Open Society has crafted a world-wide network of NGOs that advance a left-wing agenda of Open Borders, LGBTQ, abortion, universal basic income, combating hate speech and right-wing parties, all under the guise of “human rights”, as a new report from the European Parliament reveals. The report “Echo Chamber:  The Quango Feedback Loop” was released by the European Center for Law and Justice, the EU subsid of Jay Sekulow’s ACLJ.

“The EU Commission funds a vast array of ‘Non-Governmental’ Organizations (NGOs) which are almost exclusively left-wing, and lobby EU member governments and the EU itself to further their political agenda and lobby for more funding”, writes EU Budget rapporteur Joachim Kuhs, “thus creating a taxpayer-funded Feedback Loop and Echo Chamber that unfairly discriminates against conservatives and violates EU obligations to political neutrality.”

These “civil society” NGOs are “often related to the left-wing network centered around the Open Society Foundation (OSF) and associated organizations, which have fine-tuned the practice of siphoning off taxpayer Euros for political lobbying in favor of a left-wing agenda of No Borders, illegal migration, lawfare and media campaigns against conservative politicians and opinions, which are delegitimized as so-called ‘hate speech’,” Kuhs objects.

Far from being “Non-Governmental” Organizations, many of these NGOs have thus become quasi-governmental bodies (Quangos) that the EU and governments use to outsource their political agendas and activism at taxpayer expense, while attacking and undermining conservative governments in EU member nations and abroad, especially in Israel, but also in Eastern Europe, South Africa, India, Brazil, Myanmar und even in the USA.

Kuhs’ office has identified €98,108,326 ($116,667,478) in funding for left-wing projects by the EU in the year 2019 alone going to NGOs affiliated with Open Society. Due to lack of transparency, the actual figure is probably much higher.

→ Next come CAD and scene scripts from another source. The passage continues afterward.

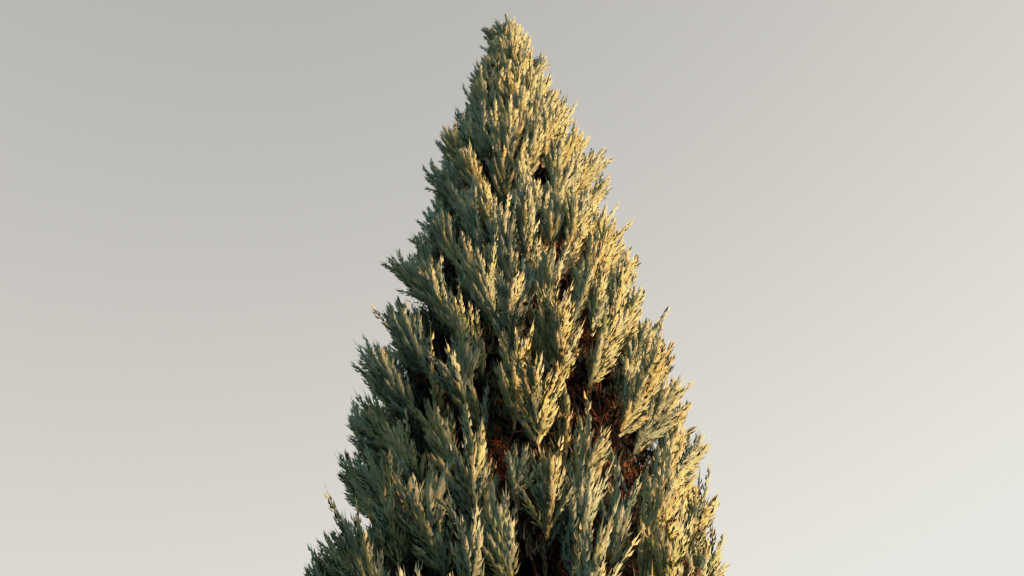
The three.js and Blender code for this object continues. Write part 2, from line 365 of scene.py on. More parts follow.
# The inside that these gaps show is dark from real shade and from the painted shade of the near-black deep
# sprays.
DARK_SPOTS = (  # gaps that only show the dark inside of the crown
    (4.55, -20, 0.035),
    (3.8, -40, 0.045),
    (3.6, -20, 0.04),
    (3.4, -45, 0.045),
    (3.15, -15, 0.045),
    (3, -35, 0.055),
    (2.75, -20, 0.045),
    (2.75, 0, 0.04),
    (2.6, 10, 0.035),
)
SPOT_STRETCH = 1.8  # a gap's height over its width
SPOT_DEPTH = 0.03  # of its middle
SPOT_HEART = 0.5  # share of a gap's radius within which no lobe starts
UP = np.array((0, 0, 1.0))
growth = np.random.default_rng(20)


def unit(v):
    return v / np.maximum(np.linalg.norm(v, axis=-1), 1e-9)[..., None]


def dot(a, b):
    return (a * b).sum(-1)[..., None]


foliage_nodes = sorted(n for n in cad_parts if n.startswith("foliage"))
mass_triangles = [node_triangles(n) for n in foliage_nodes]
all_triangles = np.concatenate(mass_triangles)
mass_of_triangle = np.repeat(np.arange(len(foliage_nodes)), [len(t) for t in mass_triangles])
crown_tree = BVHTree.FromPolygons(
    [Vector(p) for p in all_triangles.reshape(-1, 3)],
    [(3 * i, 3 * i + 1, 3 * i + 2) for i in range(len(all_triangles))],
)


def outward_at(points):
    """Level direction away from the trunk."""
    out = points - stem_centre(points[:, 2])
    out[:, 2] = 0
    return unit(out)


# Points all over the masses' outer faces that no other mass hides, which give the crown's outline.
edges = all_triangles[:, 1:] - all_triangles[:, :1]
crosses = np.cross(edges[:, 0], edges[:, 1])
facing = dot(unit(crosses), outward_at(all_triangles.mean(1)))[:, 0] > OUTER_FACE
areas = np.where(facing, np.linalg.norm(crosses, axis=1) / 2, 0)
count = int(areas.sum() * SURFACE_POINTS_PER_M2)
chosen = growth.choice(len(areas), count, p=areas / areas.sum())
u, v = growth.random((2, count, 1))
u, v = np.where(u + v > 1, 1 - u, u), np.where(u + v > 1, 1 - v, v)
surface_points = all_triangles[chosen, 0] + u * edges[chosen, 0] + v * edges[chosen, 1]
open_air = [
    crown_tree.ray_cast(Vector(p + o * JUST_OFF), Vector(o), OPEN_AIR)[0] is None
    for p, o in zip(surface_points, outward_at(surface_points))
]
surface_points = surface_points[open_air]

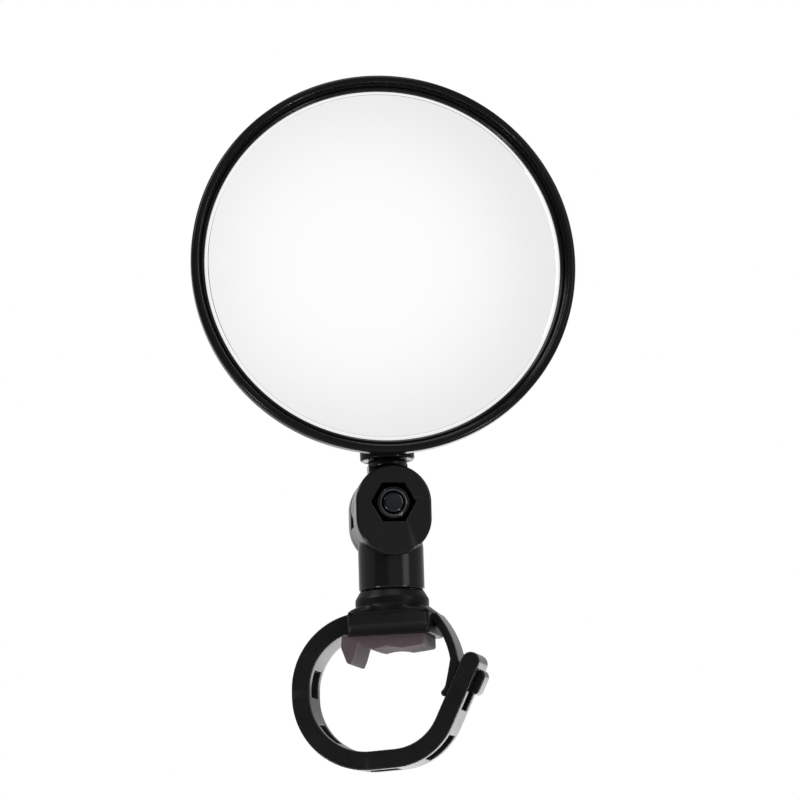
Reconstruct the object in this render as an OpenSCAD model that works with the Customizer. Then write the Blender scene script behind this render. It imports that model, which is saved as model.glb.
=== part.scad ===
// Handlebar mirror: a round convex mirror on a tilting knuckle, a swivel post and a strap clamp.
// Origin: centre of the handlebar. Y runs along the handlebar, Z up the swivel post, and the
// mirror looks towards -Y, turned by head_yaw about Z. Millimetres throughout.

/* [Mirror head] */
// Radius of the case at its widest
case_r = 43.1; // [40:0.1:46]
// Radius of the mirror that shows inside the rim
view_r = 40; // [36:0.1:42]
// Height of the mirror's centre above the handlebar's centre
mirror_z = 96.4; // [95:0.1:100]
// How far the rim's front stands before the stem's axis
case_front = 12.6; // [12:0.1:13.5]
// Radius of curvature of the convex mirror
lens_curve_r = 420; // [300:10:1200]
// Thickness of the mirror
lens_t = 1.8; // [1.5:0.1:2.2]
// Angle of the mirror and knuckle about Z, from the handlebar's own direction
head_yaw = 20; // [0:1:45]

/* [Knuckle and post] */
// Height of the pivot bolt's axis
pivot_z = 42.9; // [41:0.1:44]
// Radius of the rounded cheeks of the knuckle
cheek_r = 8.4; // [8:0.1:9]
// How far the cheeks run on below the pivot before their lower round
cheek_drop = 3.4; // [2:0.1:4]
// Depth of the knuckle along the pivot bolt
knuckle_d = 17.2; // [16:0.1:18]
// Lean of the mirror's stem in the knuckle, as it is set at rest
rest_lean = -1; // [-8:1:8]
// Radius of the swivel post
post_r = 7.3; // [7:0.1:7.6]
// Height of the post's lower end
post_z = 24; // [23:0.1:25]

/* [Clamp] */
// Radius of the round wall that holds the handlebar
bar_wall_r = 11.15; // [11.1:0.05:11.3]
// Width of the long strap along the handlebar
strap_w = 9.5; // [9:0.5:12]
// Thickness of the long strap
strap_t = 4.1; // [3.6:0.1:4.4]
// Length of each window in the strap
window_l = 6.6; // [5.5:0.1:7]
// Width of each window in the strap
window_w = 5.2; // [4.5:0.1:6.2]
// Distance from one window to the next, along the strap
window_pitch = 12.6; // [11:0.1:14]

/* [Hidden] */
$fn = 96;
eps = 0.01;
slip = 0.05;             // gap between faces that slide on each other

// Head, measured back from the rim's front plane
ring_back = 2.9;         // where the retaining ring meets the mirror's edge
lens_edge_r = view_r + 0.9;
lens_fit_r = lens_edge_r + 0.1;
foam_t = 1.0;
ring_t = 0.9;            // depth of the retaining ring's seat
lens_sag = lens_curve_r - sqrt(pow(lens_curve_r, 2) - pow(lens_edge_r, 2));
floor_depth = ring_back + lens_t + foam_t;
rim_round = 1.1;         // rounding of the rim's front edge
dome_depth = 13.4;       // depth of the case at its centre
side_depth = 3.2;        // where the rim's side starts to taper
skirt_r = 42;            // radius and depth where the taper turns into the dome
skirt_depth = 7.4;
dome_edge = [40.6, 8.4];
cavity_r = 36.8;
wall = 1.8;

// Stem and its boss
boss_r = 6.1;
boss_z = 53.4;
boss_top_z = 67.8;
neck_r = 4.35;
spigot_r = 3;
spigot_top_z = 63.8;
screw_hole_r = 1.25;

// Knuckle
tongue_r = 8.35;
tongue_t = 4.2;
washer_t = 0.6;
slot_w = tongue_t + 2 * washer_t + 4 * slip;
slot_r = tongue_r + 0.35;
rear_cheek_t = 5;
slot_y0 = knuckle_d / 2 - rear_cheek_t - slot_w; // front face of the slot
bolt_r = 2.5;
bolt_hole_r = 2.6;
nut_flats = 8;
nut_pocket_flats = 8.7;
nut_pocket_depth = 5;
nut_seat_y = -knuckle_d / 2 + nut_pocket_depth;
nut_t = 2.9;
collar_t = 1.2;
head_pocket_r = 4.9;
head_pocket_depth = 3.2;
head_seat_y = knuckle_d / 2 - head_pocket_depth;

// Swivel
swivel_hole_r = 2.1;
swivel_screw_r = 2;
pilot_r = 1.75;
collar_spigot_r = 4;
collar_spigot_z = 28.4;
seat_web_z = 18.6;       // underside of the collar's web, where the screw's washer bears

// Saddle and strap, in the plane across the handlebar
saddle_z = 13.7;
plate_z = 18.4;
collar_z = 20.4;
flange_r = 8.2;          // round flange under the post
saddle_left = -8.7;
saddle_right = 9.8;
saddle_d = 15.2;
tab_z = [15.25, 18.35];
tongue_w = 8;

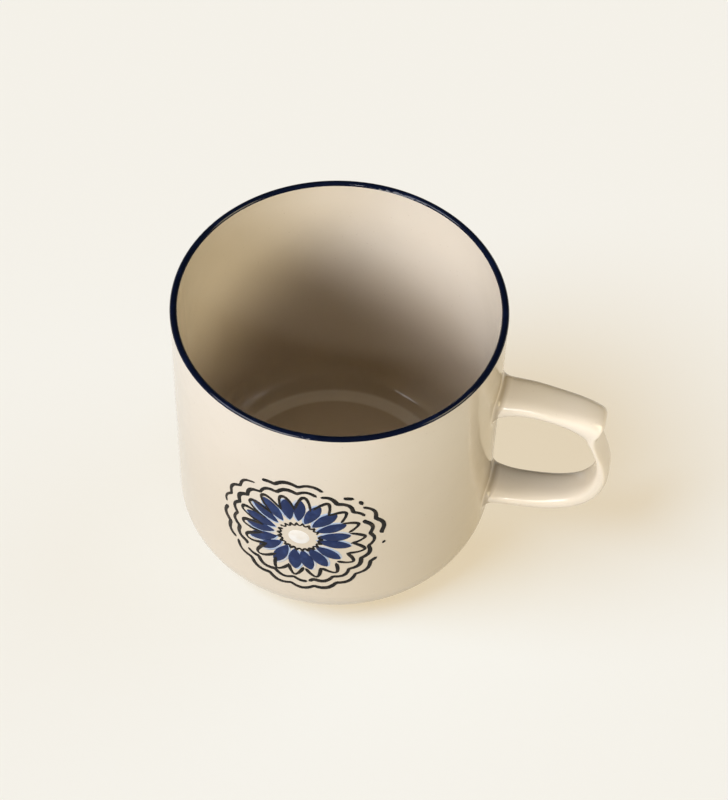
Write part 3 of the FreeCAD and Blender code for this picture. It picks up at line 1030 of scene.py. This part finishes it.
def make_room():
    """Warm along the horizon and dark overhead. The camera sees plain backdrop instead."""
    world = bpy.data.worlds.new("room")
    world.use_nodes = True
    tree = world.node_tree
    place = add_node(tree, "ShaderNodeTexCoord")
    apart = add_node(tree, "ShaderNodeSeparateXYZ")
    link(tree, place, "Generated", apart, "Vector")
    overhead = ramp_value(tree, apart.outputs["Z"], 0.2, 0.5)
    glow = mix_colour(tree, overhead, ROOM_GLOW, (0.0, 0.0, 0.0))
    ray = add_node(tree, "ShaderNodeLightPath")
    seen = mix_colour(tree, ray.outputs["Is Camera Ray"], glow, BACKDROP)
    tree.links.new(seen, tree.nodes["Background"].inputs["Color"])
    bpy.context.scene.world = world


make_room()
print("room", bpy.context.scene.world.name)
bpy.context.scene.view_settings.view_transform = "Standard"

# %% [markdown]
# ## Step 16. The camera
#
# The camera looks down on the mug at a little over fifty degrees, through a long lens, with a slight
# tilt of the head. It could track an empty, but a tracking camera can't be rolled, so its three axes
# are worked out here from the angles.

# %% Camera
CAMERA_TURN = math.radians(10.5)
CAMERA_DOWN = math.radians(52.25)
CAMERA_ROLL = math.radians(2.23)
CAMERA_AWAY = 0.7197
CAMERA_LENS = 117.0
AIM_ASIDE = 7.4 * MM
AIM_LEVEL = 45.9 * MM


def make_camera():
    """A camera that looks at a point beside the axis, rolled by a small angle."""
    flat = Vector((-math.sin(CAMERA_TURN), math.cos(CAMERA_TURN), 0))
    right = Vector((math.cos(CAMERA_TURN), math.sin(CAMERA_TURN), 0))
    forward = flat * math.cos(CAMERA_DOWN) - Vector((0, 0, math.sin(CAMERA_DOWN)))
    up = right.cross(forward)
    rolled_right = right * math.cos(CAMERA_ROLL) + up * math.sin(CAMERA_ROLL)
    rolled_up = up * math.cos(CAMERA_ROLL) - right * math.sin(CAMERA_ROLL)
    target = right * AIM_ASIDE + Vector((0, 0, AIM_LEVEL))
    place = target - forward * CAMERA_AWAY
    data = bpy.data.cameras.new("camera")
    data.lens = CAMERA_LENS
    camera = bpy.data.objects.new("camera", data)
    turn = Matrix((rolled_right, rolled_up, -forward)).transposed().to_4x4()
    camera.matrix_world = Matrix.Translation(place) @ turn
    bpy.context.scene.collection.objects.link(camera)
    bpy.context.scene.camera = camera
    print(f"camera {place.length:.3f} m from the foot's middle")


make_camera()

# %% [markdown]
# ## Step 17. Measure the finished size
#
# The glazes and the painting are thin, so the finished mug must still fill the very box that the CAD
# gave at the start. Here the finished box is measured again.

# %% Sizes
lowest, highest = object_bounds()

Kuhs has written for Gateway Pundit about the €13,124,712 ($15,607,513) the EU Commission spent on anti-Israel NGOs and organizations in 2019. GP already reported on €30 million ($35 million) the EU spent on NGOs with ties to Open Society in Europe 2019. The EU also funded groups tied to the radical Islamist Muslim Brotherhood with €1,869,141 ($2,222,726) in 2019, as Gateway Pundit reported.

In the Balkans, the EU spent at least €4,117,137 ($4,895,975) on OSF-related NGOs 2019, especially in North Macedonia, Serbia and Kosovo. Foundation Open Society Macedonia received €1,225,528 from the EU in 2019 for the project “Stay @ School – Action for Inclusion of Roma in Primary Education” and €199,998 for the project “Access to Justice for the Most Marginalized.”

The Civil Organization Institute for Human Rights Skopje received €66,043 for the Project “Human Rights for All”. The media project Metamorphosis received 997,394 € in 2019 for “Increasing Civic Engagement in the Digital Agenda”. Reactor – Research in Action received €1,241,535 for the project “Furthering Gender Equality through the EU Accession Process.” Margins Skopje received €140,000 for the project “Access to Justice for Marginalized Communities”. €12,002 went to the Youth Alliance Krusevo for the project “Capacity Building: Exploring the Role of Youth in Reconciliation and Peacebuilding.”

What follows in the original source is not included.